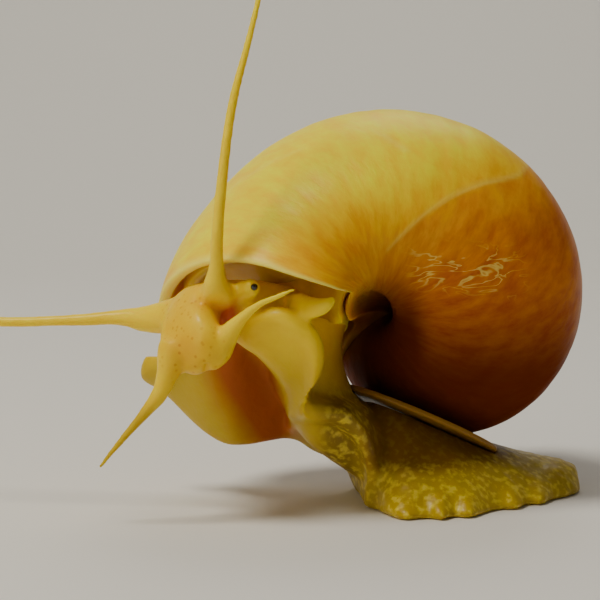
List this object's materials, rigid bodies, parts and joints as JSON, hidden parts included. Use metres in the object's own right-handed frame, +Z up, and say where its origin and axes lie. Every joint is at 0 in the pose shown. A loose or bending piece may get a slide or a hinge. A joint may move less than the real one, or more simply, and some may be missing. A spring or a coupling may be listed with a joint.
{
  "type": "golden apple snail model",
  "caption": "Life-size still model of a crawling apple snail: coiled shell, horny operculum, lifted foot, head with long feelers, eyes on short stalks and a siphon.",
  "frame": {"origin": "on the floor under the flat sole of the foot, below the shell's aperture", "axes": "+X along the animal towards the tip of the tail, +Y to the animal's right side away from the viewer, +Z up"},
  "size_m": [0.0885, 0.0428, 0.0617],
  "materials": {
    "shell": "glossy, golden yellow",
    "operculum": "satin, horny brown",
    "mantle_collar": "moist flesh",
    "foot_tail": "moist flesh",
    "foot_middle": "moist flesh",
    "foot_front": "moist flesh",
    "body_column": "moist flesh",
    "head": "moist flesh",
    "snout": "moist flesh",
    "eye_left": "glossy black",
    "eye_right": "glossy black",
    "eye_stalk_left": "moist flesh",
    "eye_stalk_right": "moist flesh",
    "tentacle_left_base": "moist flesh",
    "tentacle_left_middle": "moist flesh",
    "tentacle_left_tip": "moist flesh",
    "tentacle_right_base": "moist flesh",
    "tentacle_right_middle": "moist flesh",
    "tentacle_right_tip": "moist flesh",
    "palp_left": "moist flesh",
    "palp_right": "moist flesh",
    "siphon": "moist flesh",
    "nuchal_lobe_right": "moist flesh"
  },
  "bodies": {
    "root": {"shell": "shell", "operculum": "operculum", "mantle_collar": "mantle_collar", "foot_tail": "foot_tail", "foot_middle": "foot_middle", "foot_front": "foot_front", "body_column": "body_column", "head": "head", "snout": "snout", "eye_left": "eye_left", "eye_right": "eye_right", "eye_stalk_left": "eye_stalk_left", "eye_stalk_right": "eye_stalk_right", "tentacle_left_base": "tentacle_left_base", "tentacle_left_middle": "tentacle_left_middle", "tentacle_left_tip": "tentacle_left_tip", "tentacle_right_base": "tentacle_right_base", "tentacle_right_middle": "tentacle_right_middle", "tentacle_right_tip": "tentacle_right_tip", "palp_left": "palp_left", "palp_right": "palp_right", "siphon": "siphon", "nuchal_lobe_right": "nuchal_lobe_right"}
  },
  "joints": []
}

**What is expected:** Reproduce every line of the listing above in which the string "bodies" appears.

**Complete output:**
List this object's materials, rigid bodies, parts and joints as JSON, hidden parts included. Use metres in the object's own right-handed frame, +Z up, and say where its origin and axes lie. Every joint is at 0 in the pose shown. A loose or bending piece may get a slide or a hinge. A joint may move less than the real one, or more simply, and some may be missing. A spring or a coupling may be listed with a joint.
  "bodies": {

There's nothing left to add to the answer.